● Source data
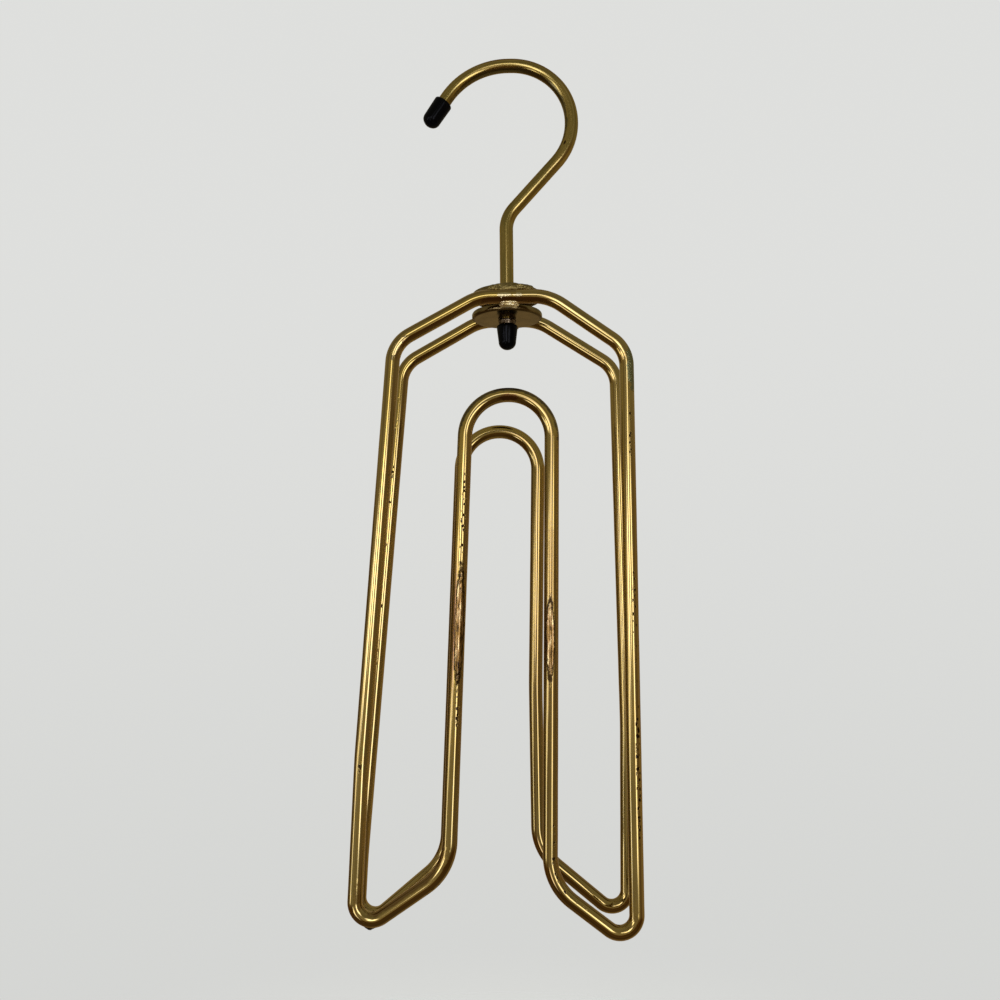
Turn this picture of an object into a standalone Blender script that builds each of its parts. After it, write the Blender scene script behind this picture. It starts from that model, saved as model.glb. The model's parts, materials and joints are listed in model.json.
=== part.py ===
# Tie hanger: two bent wire loops brazed to a pair of discs that swivel on the stem of a wire hook.
# Units are metres and +Z is up. The origin is inside the top of the hook, where it sits on a rod.
# +X is to the right and the front loop faces -Y.

import math

import bmesh
import bpy
from mathutils import Matrix, Vector

# Stock and running clearances
wire_diameter = 0.0050
fit_gap = 0.0003  # between pieces that touch on the real hanger

# Discs
disc_diameter = 0.0256
disc_thickness = 0.0024
disc_edge_radius = 0.0009
disc_spacing = 0.0048  # clear space between the two discs
disc_rise = 0.0008  # middle of the pair of discs above the loops' top bars

# Loops
loop_height = 0.2200  # from the top bar down to the foot corners
loop_half_width = 0.0480
bar_bend_radius = 0.0175
shoulder_bend_radius = 0.0115
foot_bend_radius = 0.0057
heel_bend_radius = 0.0180
bow_radius = 0.2500  # slight bow of the hand-bent legs

# Hook
hook_height = 0.0934  # from the loops' top bars to the wire's middle at the hook's top
hook_reach = 0.0246  # from the stem's axis to the wire's middle at the hook's right side
hook_knee_height = 0.03445  # where the stem leans over, above the loops' top bars
hook_lean = math.radians(48.3)  # slanted run, above the horizontal
hook_tip_start = 0.0135  # left of the stem's axis, where the top and the tip's line meet
hook_tip_fall = math.radians(56.2)  # the tip's line, below the horizontal
hook_tip_run = 0.0260  # along the tip's line to the end of the wire
knee_bend_radius = 0.0120
side_bend_radius = 0.0230
top_bend_radius = 0.0222
tip_bend_radius = 0.0276
stem_drop = 0.0135  # end of the stem below the loops' top bars

# Swaged ring of the stem, just above the upper disc
ring_diameter = 0.0060
ring_height = 0.0013
ring_edge = 0.0003

# Collar pressed on the stem, under the lower disc
collar_diameter = 0.0065
collar_height = 0.0016
collar_edge_radius = 0.0004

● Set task
Give the count of lines that hold the word "from", with nothing added.

● Solved exercise
5